Therapy for a Vampire (German: Therapie für einen Vampir) is a 2014 Austrian comedy horror film. It was written and directed by David Ruehm.

==Plot==

In 1932 Vienna, Austria, Professor Sigmund Freud begins providing psychological therapy to Count Geza Von Kösznöm, a depressed vampire who is unhappy with his centuries-long marriage. Von Kösznöm's wife, Countess Elsa Von Kösznöm, is also a vampire and longs to admire herself but is unable to view herself in a mirror or have a portrait of herself painted. Freud offers his assistant, Viktor, to attempt to paint her portrait.

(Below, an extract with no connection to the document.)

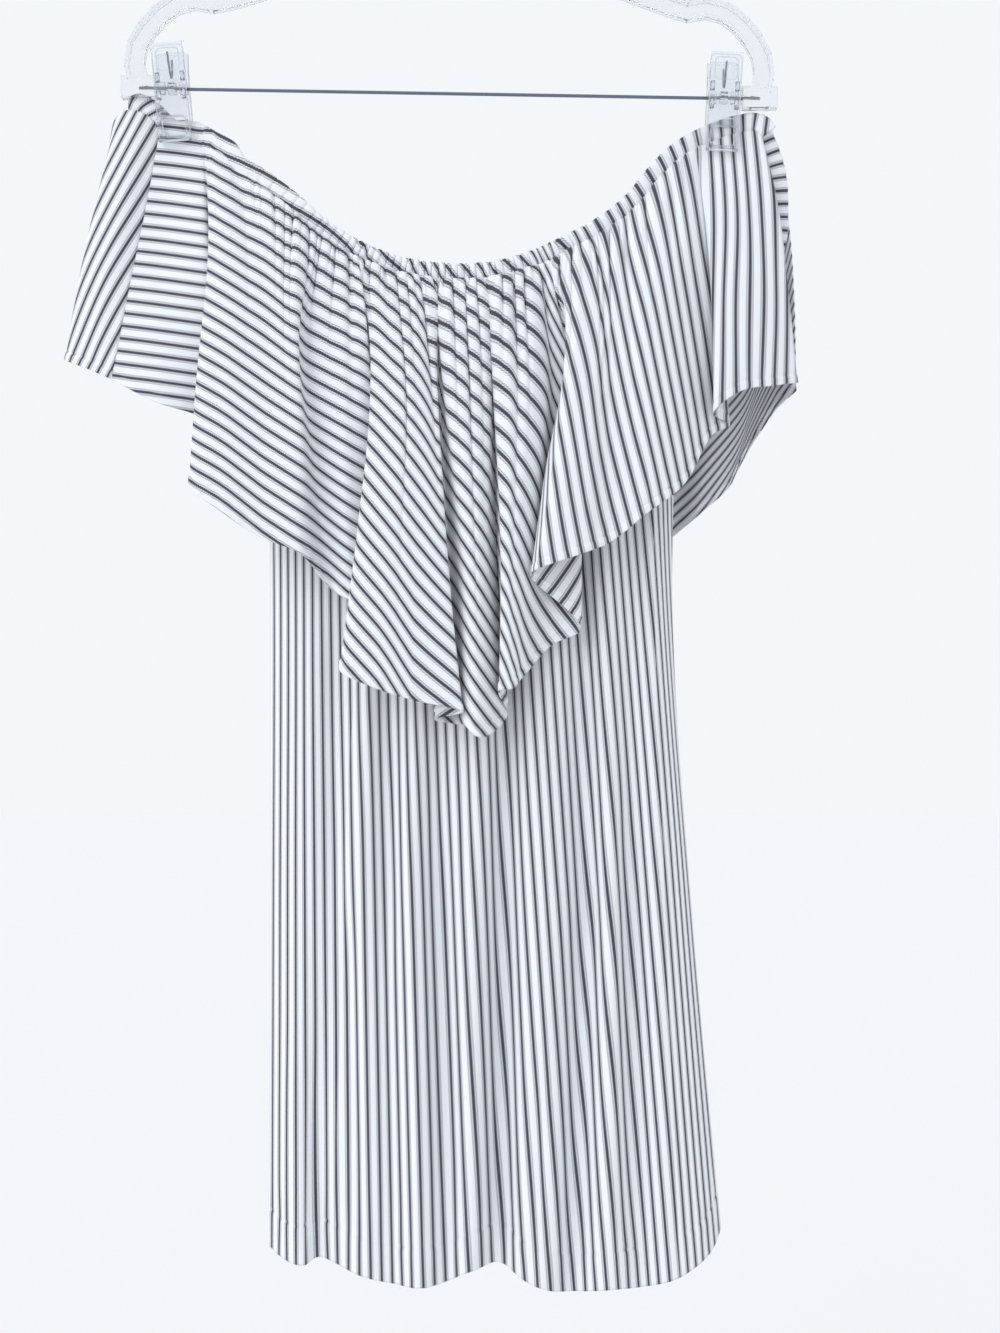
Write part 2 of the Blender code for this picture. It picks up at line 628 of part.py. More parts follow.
def hook_path():
    """Stem up from the hanger's neck, then round over the hold point at the frame's origin."""
    centre = HOOK_WIRE - HOOK_RADIUS
    start_angle, end_angle = math.radians(-62.0), math.radians(205.0)
    points = [(0.0, 0.0, -NECK_DROP + 2.0), (0.0, 0.0, HOOK_STEM_TOP - 12.0), (0.0, 0.0, HOOK_STEM_TOP)]
    first = Vector((HOOK_RADIUS * math.cos(start_angle), 0.0, centre + HOOK_RADIUS * math.sin(start_angle)))
    heading = Vector((-math.sin(start_angle), 0.0, math.cos(start_angle)))
    begin = Vector(points[-1])
    for k in range(1, 6):
        s = k / 6
        pull_start = begin + Vector((0.0, 0.0, 8.0))
        pull_end = first - heading * 8.0
        points.append(
            (1 - s) ** 3 * begin + 3 * (1 - s) ** 2 * s * pull_start
            + 3 * (1 - s) * s**2 * pull_end + s**3 * first)
    for k in range(19):
        angle = start_angle + (end_angle - start_angle) * k / 18
        points.append((HOOK_RADIUS * math.cos(angle), 0.0, centre + HOOK_RADIUS * math.sin(angle)))
    return [Vector(point) * MM for point in points]


def rod_ends():
    return (Vector((ROD_LEFT[0], 0.0, -ROD_LEFT[1])), Vector((ROD_RIGHT[0], 0.0, -ROD_RIGHT[1])))


def rod_point(across):
    left, right = rod_ends()
    return left.lerp(right, (across - left.x) / (right.x - left.x))


def make_hanger(plastic, steel):
    half_high, half_wide, half_web = ARM_HEIGHT / 2, ARM_WIDTH / 2, ARM_WEB / 2
    inner = half_high - ARM_FLANGE
    quarter = [(half_wide, half_high), (half_wide, inner), (half_web, inner)]
    section = quarter + [(w, -h) for w, h in quarter[::-1]]
    section += [(-w, -h) for w, h in quarter] + [(-w, h) for w, h in quarter[::-1]]
    arm_path = np.array([(x * MM, 0.0, -drop * MM) for x, drop in even_path(ARM_LINE, 41)])
    frame = sweep("hanger_frame", arm_path, section, plastic)
    left, right = rod_ends()
    bore = ROD_RADIUS + BORE_CLEARANCE
    for name, end in (("left", left), ("right", right)):
        centre = end + Vector((0.0, 0.0, 0.5))
        combine(frame, box("block_guide_" + name, centre, BLOCK_SIZE, plastic), "UNION")
    boss_top = (0.0, 0.0, -NECK_DROP + BOSS_HEIGHT / 2)
    boss_foot = (0.0, 0.0, -NECK_DROP - BOSS_HEIGHT / 2)
    combine(frame, bar("boss_guide", boss_foot, boss_top, BOSS_RADIUS, plastic), "UNION")
    combine(frame, bar("rod_bore_guide", left, right, bore, plastic), "DIFFERENCE")
    stem_bore = bar("stem_bore_guide", (0.0, 0.0, -NECK_DROP + 1.6), (0.0, 0.0, -NECK_DROP + 20.0),
                    HOOK_WIRE + BORE_CLEARANCE, plastic)
    combine(frame, stem_bore, "DIFFERENCE")
    along = (right - left).normalized()
    bar("hanger_rod", left + along * 0.3, right - along * 0.3, ROD_RADIUS, steel, 12)
    round_wire("hanger_hook", hook_path(), HOOK_WIRE, steel)


def jaw_plate(name, side, material):
    """Bent plate of one jaw, side -1 in front of the cloth and 1 behind it."""
    inner = [Vector((0.0, forward, height)) for forward, height in JAW_LINE]
    outer = []
    for i, place in enumerate(inner):
        before, after = inner[max(i - 1, 0)], inner[min(i + 1, len(inner) - 1)]
        along = (after - before).normalized()
        outer.append(place + Vector((0.0, -along.z, along.y)) * JAW_THICK)
    outline = inner + outer[::-1]
    bm = bmesh.new()
    rings = []
    for x in (-JAW_WIDTH / 2, JAW_WIDTH / 2):
        rings.append([bm.verts.new((x * MM, side * p.y * MM, p.z * MM)) for p in outline])
    count, half = len(outline), len(inner)
    for k in range(count):
        n = (k + 1) % count
        bm.faces.new((rings[0][k], rings[0][n], rings[1][n], rings[1][k]))
    for ring in rings:
        for k in range(half - 1):
            bm.faces.new((ring[k], ring[k + 1], ring[count - 2 - k], ring[count - 1 - k]))
    bmesh.ops.recalc_face_normals(bm, faces=bm.faces[:])
    return finish_object(name, bm, material)


def make_clip(label, across, lean, plastic, steel):
    """Two jaws that turn on the rod, and the wire spring between their levers."""
    left, right = rod_ends()
    tilt = math.atan2(right.z - left.z, right.x - left.x)
    middle = Matrix.Translation(rod_point(across) * MM)
    on_rod = middle @ Matrix.Rotation(-tilt, 4, "Y")
    leaning = middle @ Matrix.Rotation(math.radians(-lean), 4, "Y")
    bore = ROD_RADIUS + BORE_CLEARANCE
    for side, jaw, barrels in ((-1, "front", (0.0,)), (1, "back", (-7.5, 7.5))):
        name = "clip_" + label + "_" + jaw
        plate = jaw_plate(name, side, plastic)
        plate.matrix_world = leaning
        for k, x in enumerate(barrels):
            half = BARREL_LENGTH / 2
            tag = name + "_guide_" + str(k)
            barrel = bar(tag + "_barrel", (x - half, 0, 0), (x + half, 0, 0), BARREL_RADIUS, plastic)
            lug = box(tag + "_lug", (x, side * 3.9, 0.0), (BARREL_LENGTH - 0.4, 3.4, 5.0), plastic)
            for guide in (barrel, lug):
                guide.matrix_world = on_rod @ guide.matrix_world
                combine(plate, guide, "UNION")
        low, high = JAW_WINDOW
        window = box(name + "_guide_window", (0.0, side * 5.0, (low + high) / 2),
                     (JAW_WIDTH - 2 * JAW_RIM, 14.0, high - low), plastic)
        window.matrix_world = leaning
        hole = bar(name + "_guide_bore", (-20, 0, 0), (20, 0, 0), bore, plastic)
        hole.matrix_world = on_rod @ hole.matrix_world
        combine(plate, window, "DIFFERENCE")
        combine(plate, hole, "DIFFERENCE")
    spring = [Vector((0.0, y * MM, z * MM)) for y, z in even_path(SPRING_LINE, 13)]
    round_wire("clip_" + label + "_spring", spring, SPRING_WIRE, steel).matrix_world = leaning


def main():
    clear_scene()
    cloth = make_material("striped_cotton", (0.80, 0.82, 0.86), 0.85)
    plastic = make_material("clear_plastic", (0.90, 0.93, 0.95), 0.12, alpha=0.35)
    steel = make_material("steel", (0.62, 0.62, 0.63), 0.25, metallic=1.0)
    make_cloth(cloth)
    make_hanger(plastic, steel)
    for label, across, lean in CLIPS:
        make_clip(label, across, lean, plastic, steel)


main()
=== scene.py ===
import math

import bmesh
import bpy
import numpy as np
from mathutils import Matrix, Vector


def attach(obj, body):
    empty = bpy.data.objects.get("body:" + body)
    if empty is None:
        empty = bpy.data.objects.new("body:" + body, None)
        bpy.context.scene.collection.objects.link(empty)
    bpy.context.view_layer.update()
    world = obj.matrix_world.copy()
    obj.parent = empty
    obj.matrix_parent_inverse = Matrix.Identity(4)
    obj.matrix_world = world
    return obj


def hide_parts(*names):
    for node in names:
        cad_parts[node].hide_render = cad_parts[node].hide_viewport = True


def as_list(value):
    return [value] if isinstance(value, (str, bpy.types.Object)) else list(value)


MM = 0.001

# the view that the sizes were read from
VIEW_DISTANCE = 1100.0
VIEW_ACROSS = 34.0
VIEW_DROP = 585.0
PIXEL = 0.6626
PHOTO_HEIGHT = 1333
SENSOR = 24.0

# cloth
SHELL = 0.7
PATH_POINTS = 900
NECK_PLACES = 2000
CASING_HEIGHT = 11.5
CASING_THICK = 2.8
SIDE_SEAM_ACROSS = -192.5
NECK_FORWARD = 24.0
CLIP_REACH = 165.0
TUCK = 2.0
FLOUNCE_SIDE_DEPTH = 8.0
FLOUNCE_MID_DEPTH = 42.0
FLOUNCE_REACH = 240.0
FOLD_FULLNESS = 1.6
BODY_HALF_DEPTHS = (0.0, 22.0, 25.0, 27.0)
BODY_CLOSING_FRONT = 100.0
BODY_CLOSING_BACK = 26.0
NECK_REACH = 14.0
NECK_FADE = 3
NECK_EDGE_POINTS = 240
BODY_ROUNDNESS = 3
BODY_BEHIND_NECK = (1.2, -1.5)

# gathers that run together: how many in one, height, start below the casing, reach, lean of the sides
GATHERS = [
    (1.0, 1.7, 1.0, 24.0, 0.4),
    (1.8, 3.2, 2.0, 46.0, 0.8),
    (3.7, 3.2, 14.0, 100.0, 1.6),
]
GATHER_SHARPNESS = 3.6
# how far the gathers stand in front of the cloth between them, as a share of their height
GATHER_LIFT = 0.8
# gathers fade where the cloth turns away from the front: slope and offset
GATHER_FACING = (-2.0, -0.3)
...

The Count observes Lucy, Viktor's girlfriend, recognizing her as a reincarnation of his first love Nadilla, a woman executed centuries ago. Geza attempts to seduce Lucy only to be interrupted by his wife. The next evening Elsa visits and hires Viktor to paint her portrait. Geza once again tries to cast a spell upon Lucy in order to bring back Nadilla but is discovered by Elsa, who bites Lucy but is chased away before she can kill her (anyone fed off of by a vampire transforms into one themselves unless their heart is removed from their body). Lucy starts transforming into a vampire. Ignaz, Geza's assistant, who is smitten with Lucy, kidnaps and performs a blood transfusion on her, allegedly stopping the transformation process. While trying to attack Geza, Elsa impales herself with a wooden stake and turns into dust. Geza breaks a fang attempting to bite Lucy through a Byzantine neckpiece. He flies off as a bat as Lucy falls to the ground, caught by Viktor. In the end, it is revealed that the blood transfusions only temporarily restored her humanity, as she is still a vampire. Freud also develops minor vampiric abilities due to Lucy accidentally biting him earlier in the film while she was still going through the transformation into a vampire.

==Release==
The film premiered at the 2014 Zurich Film Festival. It had an Austrian theatrical release on 19 December 2014.

==Reception==
 Metacritic, which uses a weighted average, assigned the film a score of 50 out of 100, based on eight critics, indicating "mixed or average" reviews.

The film won the Audience Award for Best Foreign Feature at the 2015 Fantasia International Film Festival. At the 2016 Austrian Film Awards, Karl Fischer received a nomination for Best Supporting Actor, Monika Buttinger for costumes, and Sam Dopona for makeup.